No había restos humanos. Ni huesos, ni siquiera un fragmento.
Esto no tenía sentido. En un accidente lo suficientemente catastrófico como para enterrar el coche de esa manera, uno esperaría encontrar los restos de las víctimas dentro, o al menos esparcidos cerca. Pero aquí no había nada.
Tampoco encontraron equipaje. Ni maletas, ni ropa, ni cámaras, ni el caballete de María. El coche estaba completamente vacío, como si hubiera sido limpiado antes de ser empujado al arroyo.
Los investigadores localizaron el VIN (Número de Identificación del Vehículo) en un trozo del chasis relativamente preservado. Lo pasaron por la base de datos nacional de vehículos perdidos y robados.
Horas después, tuvieron una coincidencia. El vehículo estaba registrado a nombre de Javier Martínez. Habían encontrado el coche de la familia desaparecida en 1979.
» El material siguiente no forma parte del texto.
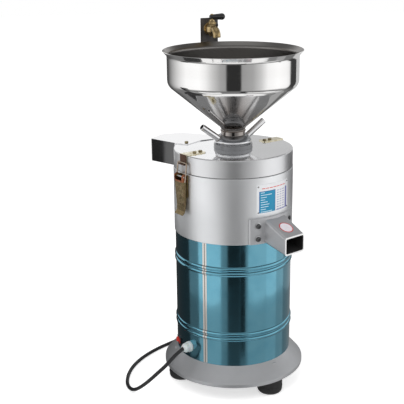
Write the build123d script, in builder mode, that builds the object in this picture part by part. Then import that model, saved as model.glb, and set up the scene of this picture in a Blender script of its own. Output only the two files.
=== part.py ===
"""Vertical soybean grinder: motor in a sheet drum, grinding housing with a latched lid, hopper with a water tap."""
import os
from math import cos, degrees, pi, radians, sin, sqrt, tan

from build123d import *

os.makedirs("parts", exist_ok=True)

# Driving dimensions, in millimetres. The floor is z = 0 and the front, with the slurry spout, is -Y.
fit = 0.05                  # radial clearance of shafts, pins and screws in their holes
soft_gap = 0.3              # room left round rubber and cord

# Stand
foot_r = 26.0
foot_circle_r = 114.0
foot_count = 3
foot_sunk = 4.0             # how far a foot reaches up inside the skirt
foot_edge_r = 9.0
foot_top_edge_r = 1.5
foot_boss_r = 13.0
foot_bolt_r = 4.0
foot_bolt_up = 20.0         # bolt's length inside the boss
foot_seat = 14.0            # bolt head's seat above the floor
foot_head_r = 6.5
foot_head_h = 5.5
foot_socket_r = 9.0
skirt_gap = 36.0            # height of the skirt's lower edge above the floor
base_r = 147.0
base_h = 37.0
base_wall = 4.5
base_lip_h = 8.0
base_shoulder_r = 140.0
base_shoulder_drop = 21.0   # below the deck
deck_t = 5.0
deck_w = 42.0               # ring of deck between its hole and the drum's outside
spigot_h = 7.0
spigot_t = 4.0

# Drum
drum_r = 120.0
drum_h = 260.0
drum_sheet = 1.0
bead_proud = 2.3
bead_w = 9.0
bead_pitch = 10.8
lower_beads_h = 63.5        # centre of each pair of beads above the drum's lower edge
upper_beads_h = 203.2

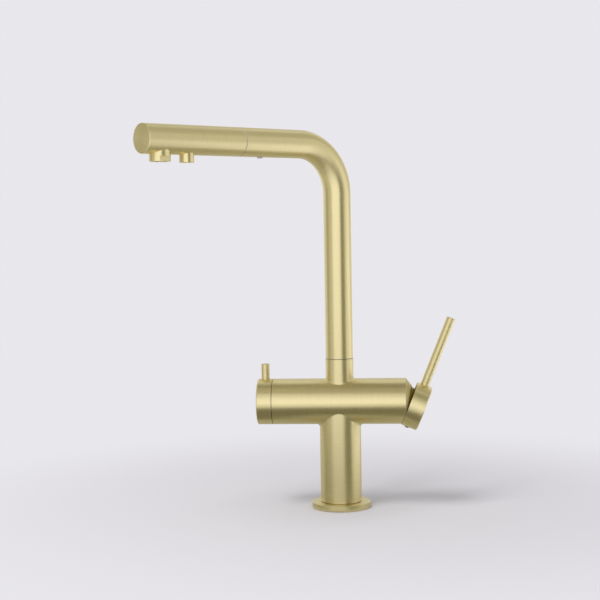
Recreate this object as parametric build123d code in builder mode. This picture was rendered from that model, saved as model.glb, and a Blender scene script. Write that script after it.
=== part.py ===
"""Three way filtered water tap.

A deck-standing kitchen mixer: a round column carries a level barrel. The barrel's right end holds
the hot and cold mixing cartridge with its tilting, turning lever, and its left end holds the
quarter-turn valve for filtered water. A swivelling spout rises from the neck and ends in a
pull-out head with two outlets, a wide aerator for mixed water and a narrow filtered-water nozzle.

Millimetres and degrees. The origin is the centre of the deck hole, at the deck's surface. +X runs
along the barrel to the lever, -Y is the user's side and +Z is up.
"""
import os
from math import cos, radians, sin, tan

from build123d import *

# ---------------------------------------------------------------- stance shown at rest
swing = 45.0                # spout swung forwards from above the filter knob
lever_tilt = 22.0           # lever tipped away from its closed place, square to the barrel
lever_tilt_most = 23.5      # furthest that the lever tips
swing_left = 45.0           # spout's travel from rest towards the knob
swing_right = 135.0         # spout's travel from rest towards the lever

# ---------------------------------------------------------------- clearances
running = 0.06              # radial, a turning fit
threaded = 0.05             # radial, a screwed or pushed-in seat
free = 0.35                 # radial, parts that pass without touching
seam = 0.6                  # the fine dark line between outer parts
overshoot = 1.0             # how far a cutter runs past the face that it opens

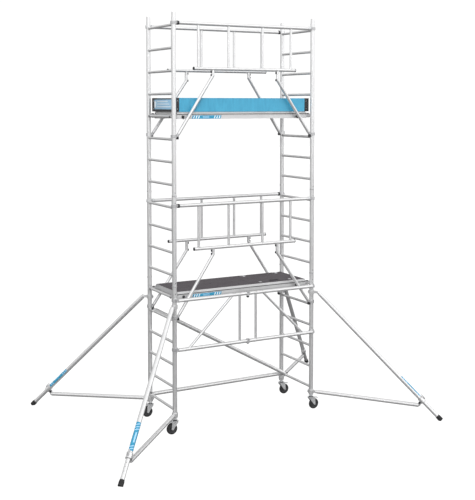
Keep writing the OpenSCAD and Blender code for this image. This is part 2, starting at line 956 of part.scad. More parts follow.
stabiliser_leg(FR);  // stabiliser_leg_fr
stabiliser_arm(FR);  // stabiliser_arm_fr
stabiliser_tube(FR);  // stabiliser_tube_fr
stabiliser_foot(FR);  // stabiliser_foot_fr
stabiliser_leg(RL);  // stabiliser_leg_rl
stabiliser_arm(RL);  // stabiliser_arm_rl
stabiliser_tube(RL);  // stabiliser_tube_rl
stabiliser_foot(RL);  // stabiliser_foot_rl
stabiliser_leg(RR);  // stabiliser_leg_rr
stabiliser_arm(RR);  // stabiliser_arm_rr
stabiliser_tube(RR);  // stabiliser_tube_rr
stabiliser_foot(RR);  // stabiliser_foot_rr
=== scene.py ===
"""Looks of the mobile tower scaffold: camera, studio, materials and the fine detail round the CAD frame."""

import json
import math

import bmesh
import bpy
from mathutils import Matrix, Vector


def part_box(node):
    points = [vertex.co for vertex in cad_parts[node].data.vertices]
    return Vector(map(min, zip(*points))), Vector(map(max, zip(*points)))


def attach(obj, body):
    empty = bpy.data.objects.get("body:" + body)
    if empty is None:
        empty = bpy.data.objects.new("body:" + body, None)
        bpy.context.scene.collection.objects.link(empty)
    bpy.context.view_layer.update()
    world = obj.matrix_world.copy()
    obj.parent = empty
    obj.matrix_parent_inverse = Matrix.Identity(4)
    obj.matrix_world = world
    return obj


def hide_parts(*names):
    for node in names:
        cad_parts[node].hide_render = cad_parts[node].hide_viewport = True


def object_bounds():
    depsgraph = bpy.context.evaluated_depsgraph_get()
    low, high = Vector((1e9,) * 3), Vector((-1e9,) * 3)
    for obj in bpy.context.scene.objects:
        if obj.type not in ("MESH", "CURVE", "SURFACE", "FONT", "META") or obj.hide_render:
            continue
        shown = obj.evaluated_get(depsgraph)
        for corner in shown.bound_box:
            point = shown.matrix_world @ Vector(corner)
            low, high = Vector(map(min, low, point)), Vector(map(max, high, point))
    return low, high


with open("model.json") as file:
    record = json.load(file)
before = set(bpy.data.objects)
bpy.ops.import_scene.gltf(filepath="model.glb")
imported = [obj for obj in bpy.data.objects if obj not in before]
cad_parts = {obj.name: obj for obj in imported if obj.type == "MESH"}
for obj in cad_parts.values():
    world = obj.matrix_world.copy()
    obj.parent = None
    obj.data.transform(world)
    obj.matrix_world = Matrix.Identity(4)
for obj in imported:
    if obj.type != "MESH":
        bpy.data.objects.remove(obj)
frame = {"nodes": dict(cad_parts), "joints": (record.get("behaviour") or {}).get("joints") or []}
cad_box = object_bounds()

X = Vector((1, 0, 0))
Y = Vector((0, 1, 0))
Z = Vector((0, 0, 1))
CORNERS = {"fl": (-1, -1), "fr": (1, -1), "rl": (-1, 1), "rr": (1, 1)}
JOINTS = {j["name"]: j for j in frame["joints"]}


# ---------- places, from the CAD frame ----------

def centre(node):
    """The middle of a CAD node's box."""
    low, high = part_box(node)
    return (low + high) / 2


def size(node):
    """The size of a CAD node's box."""
    low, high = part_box(node)
    return high - low


POST_R = size("base_frame_left").x / 2
POST_X = -centre("base_frame_left").x
POST_Y = size("base_frame_left").y / 2 - POST_R
RUNG_R = 0.015
RUNG_PITCH = 0.25
# The base frames' joint stands this far above their sixth rung
JOINT_RISE = 0.0849
FIRST_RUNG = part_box("base_frame_left")[1].z - JOINT_RISE - 5 * RUNG_PITCH
DECKS = {"lower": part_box("lower_trapdoor"), "upper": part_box("upper_trapdoor")}
DECK_RUNG = {"lower": 5, "upper": 13}
FRAMES = {"base": range(0, 6), "middle": range(6, 10), "top": range(10, 18)}


def rung_z(i):
    """Height of rung i, counted from the ground up."""
    return FIRST_RUNG + RUNG_PITCH * i


def post_at(key):
    """Foot of a post's axis on the ground."""
    sx, sy = CORNERS[key]
    return Vector((sx * POST_X, sy * POST_Y, 0))


# ---------- camera ----------

def make_camera():
    """The camera at the photograph's viewing angle, with the shift that its framing needs."""
    data = bpy.data.cameras.new("camera")
    data.sensor_width = 36
    data.lens = 68.6
    data.shift_y = -0.18
    data.clip_end = 200
    camera = bpy.data.objects.new("camera", data)
    camera.location = (-5.310, -9.779, 3.655)
    camera.rotation_euler = (math.radians(90 - 3.348), 0, math.radians(-28.863))
    bpy.context.scene.collection.objects.link(camera)
    bpy.context.scene.camera = camera


# ---------- materials ----------

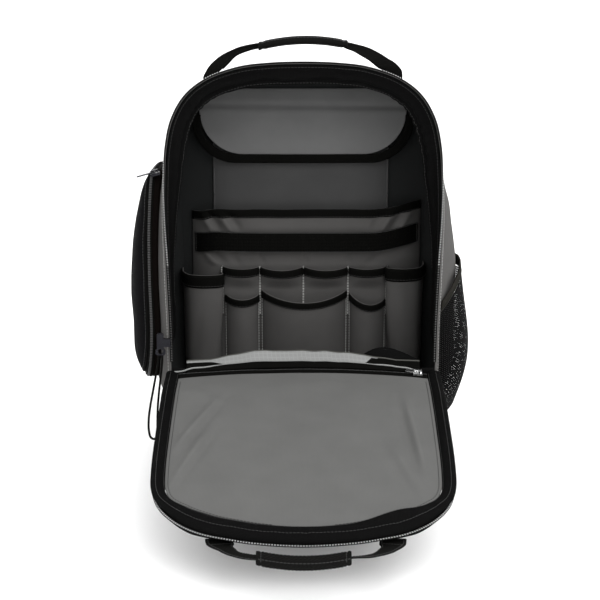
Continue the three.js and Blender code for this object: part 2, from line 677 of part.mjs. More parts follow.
function addWidePocket() {
  const across = [0, 0.015, 0.06, ...spread(0.12, 0.88, 16), 0.94, 0.985, 1];
  const skin = (u, v) => {
    const wanted = lerp(WIDE_LEFT, WIDE_RIGHT, u);
    const z = lerp(POCKET_FOOT, WIDE_TOP + topTilt(wanted), v);
    const x = Math.min(wanted, innerHalf(z, 1) - GAP);
    return vec(x, wideFace(wanted, z), z);
  };
  add("wide_pocket", cloth(skin, across, [0, 0.4, 0.68, 0.84, 1]), POCKET_GREY);
  const binding = (u, v) => {
    const x = lerp(WIDE_LEFT, WIDE_RIGHT, u);
    const z = WIDE_TOP + topTilt(x) - WIDE_BINDING * (1 - v);
    return vec(x, wideFace(x, z) - LAY - TAPE, z + 0.5);
  };
  add("wide_pocket_binding", cloth(binding, across, [0, 1], TAPE), BLACK);
  const band = (u, v) => {
    const x = lerp(WIDE_LEFT, WIDE_RIGHT, u);
    const z = BAND_MIDDLE + topTilt(x) - 4 + (v - 0.5) * BAND_HEIGHT;
    const bow = BAND_ROOM * edgeShape(clamp((u - 0.015) / 0.97, 0, 1), 4);
    return vec(x, wideFace(x, z) - GAP - 0.1 - TAPE - bow, z);
  };
  add("elastic_band", cloth(band, across.slice(1, -1), [0, 1], TAPE), BLACK);
}

// The rows of small pockets: left and right ends, height of the mouth, how far it stands off
const UPPER_POCKETS = [
  { name: "upper_pocket_1", left: -108, right: -58.5, room: 11 },
  { name: "upper_pocket_2", left: -57.5, right: 0, room: 14 },
  { name: "upper_pocket_3", left: 1, right: 60, room: 14 },
  { name: "upper_pocket_4", left: 61, right: 112, room: 12 },
];
const LOWER_POCKETS = [
  { name: "lower_pocket_1", left: -104, right: -60, top: 150, room: 18, sag: 3 },
  { name: "lower_pocket_2", left: -55, right: 58, top: 156, room: 33, sag: 9 },
  { name: "lower_pocket_3", left: 63, right: 110, top: 152, room: 20, sag: 7 },
];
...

La noticia conmocionó a todo México. Un caso frío de 46 años se había reabierto. Pero en lugar de ofrecer respuestas, el descubrimiento solo generó un nuevo conjunto de preguntas más desgarradoras.
Si fue un accidente, ¿por qué le faltaban las puertas al coche? ¿Por qué no había absolutamente ningún rastro —ropa, efectos personales o, lo más importante, restos— de las cuatro personas? Los expertos sugirieron que incluso después de 46 años, con la relativa protección de la cabina del coche contra los carroñeros, al menos algunos fragmentos de hueso o artículos personales densos deberían haber sobrevivido.
La teoría del robo violento parecía ahora mucho más probable. Quizás la familia fue detenida. Los atacantes los obligaron a salir del vehículo. Les robaron todo lo de valor, incluido su equipaje. Posiblemente incluso desmantelaron partes del coche (como las puertas) para venderlas, antes de empujar el chasis restante al remoto arroyo para ocultar la evidencia.
Pero eso llevaba a la pregunta más terrible: si la familia no estaba en el coche, ¿dónde estaban?
Los investigadores ampliaron el área de búsqueda alrededor del arroyo, utilizando perros rastreadores y radares de penetración terrestre, con la esperanza de encontrar una fosa común. Pero el desierto no entrega sus secretos fácilmente. Cuarenta y seis años es tiempo suficiente para borrar cualquier rastro superficial.
Para los familiares restantes de la familia Martínez —primos y sobrinos que habían crecido solo escuchando historias de Diego y Sofía como fantasmas— el resurgimiento del coche fue una tortura. El dolor de la pérdida se reavivó de nuevo, pero sin cierre. No había dónde dejar flores, ni tumba que visitar.
El coche sin puertas, guardado en un depósito de pruebas de la policía, se erige como un monumento silencioso a la tragedia. Es la única prueba de que la familia Martínez estuvo realmente allí, en ese camino de montaña en 1979. Pero también es un recordatorio escalofriante de que, aunque se encontró el coche, el destino de Javier, María, Diego y Sofía sigue siendo un profundo misterio, tragado por el tiempo y la inmensidad del desierto de la Sierra de Catorce.